The double adjustment ensures yield works at both the task level and
across hierarchy levels. This matches CFS's multi-level scheduling
philosophy.
>
>
> > + se_y_lca->deadline = se_y_lca->vruntime + calc_delta_fair(se_y_lca->slice, se_y_lca);
> > + se_y_lca->vlag = avg_vruntime(cfs_rq_common) - se_y_lca->vruntime;
>
> There is no point in setting vlag for a running entity
Maintaining invariants when modifying scheduler state is standard
practice throughout fair.c. reweight_entity() updates vlag for curr
when changing weights to preserve the lag relationship. We follow the
same principle—when artificially advancing vruntime, recalculate vlag
to maintain vlag = V - v . This prevents inconsistency when the entity
later dequeues. It's defensive correctness at negligible cost. The
alternative—leaving vlag stale—risks subtle bugs when scheduler state
assumptions are violated.
>
> > + update_min_vruntime(cfs_rq_common);
>
> > This is the same update pattern used in update_curr(). The EEVDF
> > relationship lag = (V - v) * w remains valid—vlag becomes more
> > negative as vruntime increases.
>
> Sure "V" just moves to the new avg_vruntime() to give the 0-lag
> point but modifying the vruntime arbitrarily doesn't seem fair to
> me.
yield_to() API explicitly requests directed unfairness. CFS already
implements unfairness mechanisms: nice values, cgroup weights,
set_next_buddy() immediate preference. Without our mechanism,
yield_to() silently fails across cgroups—buddy hints vanish at
hierarchy boundaries where EEVDF makes independent decisions. We make
the documented API functional. The real question: should yield_to()
work in production environments (nested cgroups)? If yes, vruntime
adjustment is necessary. If not, deprecate the API.
>
> > The presence of other runnable tasks
> > doesn't affect the mathematical correctness; each entity's lag is
> > computed independently relative to avg_vruntime.
> >
> >>
> >>>
> >>>> se->deadline += calc_delta_fair(se->slice, se);
> >>>> - }
> >>>> +
> >>>> + /*
> >>>> + * If we have more than one runnable task queued below
> >>>> + * this cfs_rq, the next pick will likely go for a
> >>>> + * different entity now that we have advanced the
> >>>> + * vruntime and the deadline of the running entity.
> >>>> + */
> >>>> + if (cfs_rq->h_nr_runnable > 1)
> >>>
> >>> Stopping at h_nr_runnable > 1 may not handle cross-cgroup yield_to()

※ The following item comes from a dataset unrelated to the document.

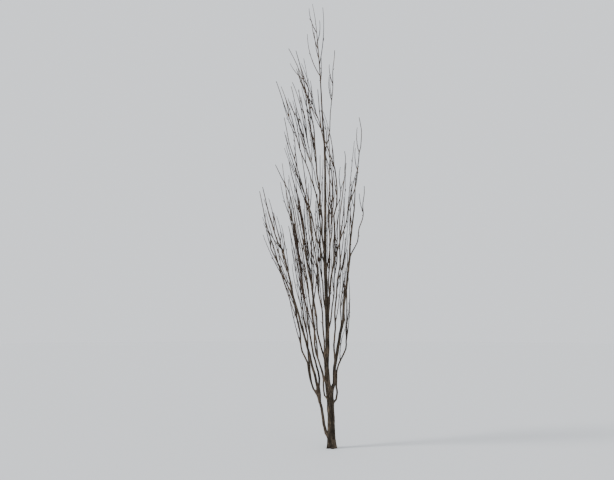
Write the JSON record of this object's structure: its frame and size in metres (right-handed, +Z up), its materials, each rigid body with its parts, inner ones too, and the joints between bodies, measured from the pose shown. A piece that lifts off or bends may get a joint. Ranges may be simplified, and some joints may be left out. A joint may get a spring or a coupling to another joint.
{
  "type": "fastigiate white mulberry tree",
  "caption": "Bare columnar mulberry tree in early spring: a short trunk that forks low into steep boughs and upright twiggy shoots.",
  "frame": {"origin": "middle of the flat cut under the trunk, at ground level", "axes": "+Z up along the trunk, +X to the right of the front view, +Y to its back"},
  "size_m": [1.4944, 1.0771, 6.36],
  "materials": {
    "old_bark": "rough grey-brown bark with shallow vertical furrows, paler and pinkish where the sun falls on it",
    "young_bark": "smooth grey-brown bark of younger boughs with tan streaks and pale breathing pores",
    "twigs": "thin reddish brown bare twigs with small dark buds"
  },
  "bodies": {
    "root": {"trunk": "old_bark", "bough_back": "young_bark", "bough_back_right": "young_bark", "bough_centre_left": "old_bark", "bough_centre_right": "young_bark", "bough_front": "young_bark", "bough_front_left": "old_bark", "bough_front_low": "old_bark", "bough_left_back": "old_bark", "bough_left_front": "old_bark", "bough_left_high": "young_bark", "bough_left_inner": "young_bark", "bough_left_low": "old_bark", "bough_left_mid": "old_bark", "bough_left_outer": "old_bark", "bough_right_back": "young_bark", "bough_right_front": "old_bark", "bough_right_high": "young_bark", "bough_right_outer": "young_bark", "bough_right_parallel": "old_bark", "bough_right_scaffold": "old_bark", "bough_right_stem": "old_bark", "bough_right_upper": "young_bark", "bough_top_left": "young_bark", "bough_top_right": "young_bark", "bough_twin_leader": "old_bark", "bough_upper_left_back": "young_bark", "bough_upper_left_front": "young_bark", "bough_upper_left_outer": "young_bark", "mass_back": "twigs", "mass_back_right": "twigs", "mass_centre_left": "twigs", "mass_centre_right": "twigs", "mass_front": "twigs", "mass_front_left": "twigs", "mass_front_low": "twigs", "mass_left_back": "twigs", "mass_left_front": "twigs", "mass_left_high": "twigs", "mass_left_inner": "twigs", "mass_left_low": "twigs", "mass_left_mid": "twigs", "mass_left_outer": "twigs", "mass_right_back": "twigs", "mass_right_front": "twigs", "mass_right_high": "twigs", "mass_right_outer": "twigs", "mass_right_parallel": "twigs", "mass_right_scaffold": "twigs", "mass_right_stem": "twigs", "mass_right_upper": "twigs", "mass_top": "twigs", "mass_top_left": "twigs", "mass_top_right": "twigs", "mass_twin_leader": "twigs", "mass_upper_left_back": "twigs", "mass_upper_left_front": "twigs", "mass_upper_left_outer": "twigs"}
  },
  "joints": []
}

> >>> correctly. Shouldn't the penalty apply at the LCA of yielder and
> >>> target? Otherwise the vruntime adjustment might not affect the level
> >>> where they actually compete.
> >>
> >> So here is the case I'm going after - consider the following
> >> hierarchy:
> >>
> >> root
> >> / \
> >> CG0 CG1
> >> | |
> >> A B
> >>
> >> CG* are cgroups and, [A-Z]* are tasks
> >>
> >> A decides to yield to B, and advances its deadline on CG0's timeline.

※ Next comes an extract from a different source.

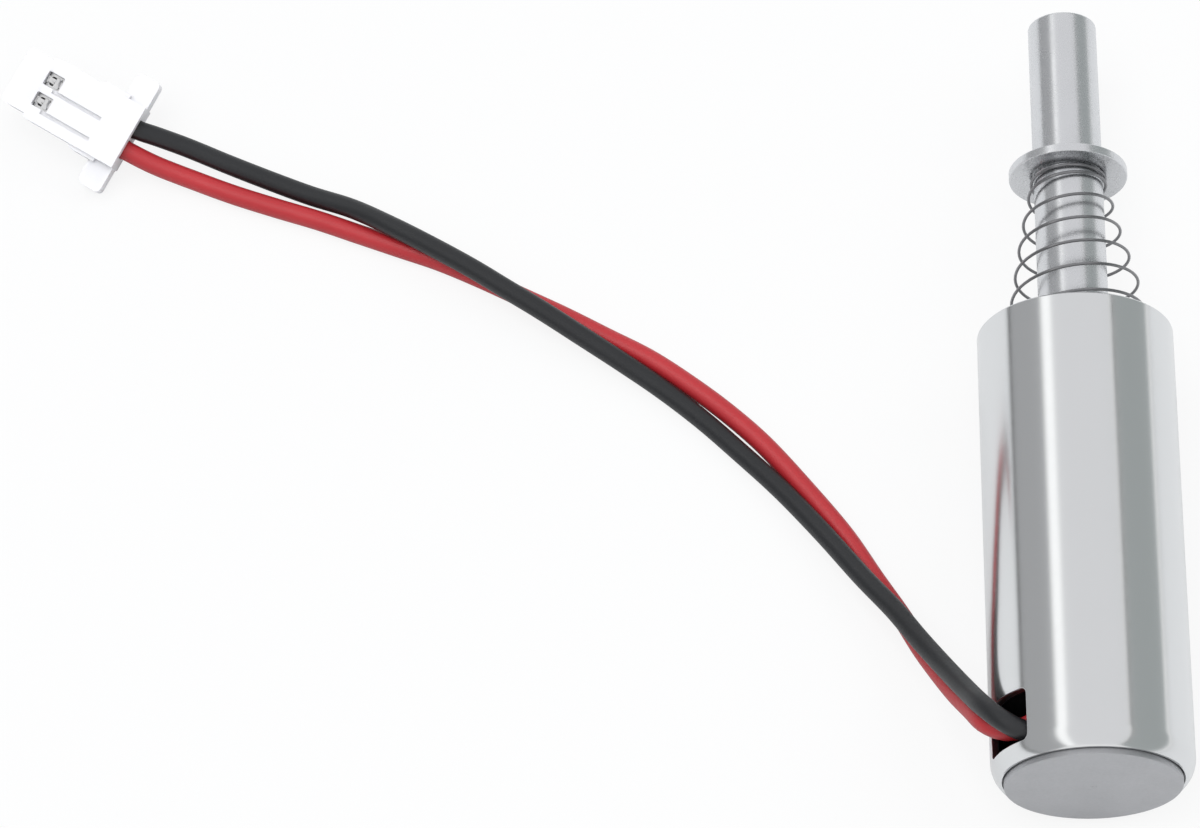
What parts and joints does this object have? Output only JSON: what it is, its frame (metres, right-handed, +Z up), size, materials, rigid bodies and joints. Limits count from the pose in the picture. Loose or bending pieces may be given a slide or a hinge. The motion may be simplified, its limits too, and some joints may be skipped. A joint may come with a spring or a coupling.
{
  "type": "push pull solenoid",
  "caption": "Small tubular pull solenoid: steel case, sliding plunger with a conical return spring, and flying leads to a two-way crimp housing.",
  "frame": {"origin": "bottom centre of the case and plunger, lying on their side on the surface", "axes": "+Y along the solenoid's axis, from the base plug to the plunger's tip; +Z up; the leads run towards -X"},
  "size_m": [0.0613, 0.0432, 0.01],
  "materials": {
    "nickel_case": "bright nickel plate",
    "plain_steel": "satin",
    "spring_steel": "drawn wire",
    "brass": "drawn tube",
    "copper": "enamelled wire",
    "tinned": "tin plate",
    "black_plastic": "matt",
    "tape": "polyimide tape",
    "black_pvc": "satin",
    "red_pvc": "satin",
    "white_nylon": "natural nylon"
  },
  "bodies": {
    "case": {"case_shell": "nickel_case", "base_plug": "plain_steel", "rear_insulator": "black_plastic", "pole_shim": "brass", "guide_tube": "brass", "bobbin": "black_plastic", "coil_winding": "copper", "coil_tape": "tape", "return_spring": "spring_steel", "black_lead": "black_pvc", "red_lead": "red_pvc", "black_conductor": "tinned", "red_conductor": "tinned", "black_sleeve": "black_plastic", "red_sleeve": "black_plastic", "black_joint": "tinned", "red_joint": "tinned", "black_coil_tail": "copper", "red_coil_tail": "copper", "connector_housing": "white_nylon", "black_terminal": "tinned", "red_terminal": "tinned"},
    "plunger": {"plunger": "plain_steel"}
  },
  "joints": [
    {"name": "plunger_pull", "type": "slide", "parent": "case", "child": "plunger", "axis": [0, -1, 0], "range_m": [0, 0.004], "stiffness_N_per_m": 10, "deforming": ["return_spring"]}
  ]
}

> >> Currently, if CG0 is eligible and CG1 isn't, pick will still select
> >> CG0 which will in-turn select task A and it'll yield again. This
> >> cycle repeates until vruntime of CG0 turns large enough to make itself
> >> ineligible and route the EEVDF pick to CG1.
> >
> > Yes, natural convergence works, but requires multiple cycles. Your
> > h_nr_runnable > 1 stops propagation when another entity might be
> > picked, but "might" depends on vruntime ordering which needs time to
> > develop. Our penalty forces immediate ineligibility at the LCA. One
> > penalty application vs N natural yield cycles.
> >
> >>
> >> Now consider:
> >>
> >>
> >> root
> >> / \
> >> CG0 CG1
> >> / \ |
> >> A C B
> >>
> >> Same scenario: A yields to B. A advances its vruntime and deadline
> >> as a prt of yield. Now, why should CG0 sacrifice its fair share of
> >> runtime for A when task B is runnable? Just because one task decided
> >> to yield to another task in a different cgroup doesn't mean other
> >> waiting tasks on that hierarchy suffer.
> >
> > You're right that C suffers unfairly if it's independent work. This is
> > a known tradeoff.
>
> So KVM is only one of the user of yield_to(). This whole debouncer
> infrastructure seems to be over complicating all this. If anything
> is yielding across cgroup boundary - that seems like bad
> configuration and if necessary, the previous suggestion does stuff
> fairly. I don't mind accounting the lost time in
> yield_to_task_fair() and account it to target task but apart from
> that, I don't think any of it is "fair".
Time-transfer fails fundamentally: lock holders often have higher
vruntime (ran more), so crediting them backwards doesn't change EEVDF
pick order. Our penalty pushes yielder back—effective regardless. The
infrastructure addresses real measured problems: rate limiting
prevents overhead, debounce stops ping-pong accumulation, LCA
targeting fixes hierarchy picking. Nested cgroups are production
standard (systemd, containers, cloud)—not misconfiguration.
Performance gains prove yield_to was broken. Open to simplifications,
but they must actually solve the hierarchical scheduling problem.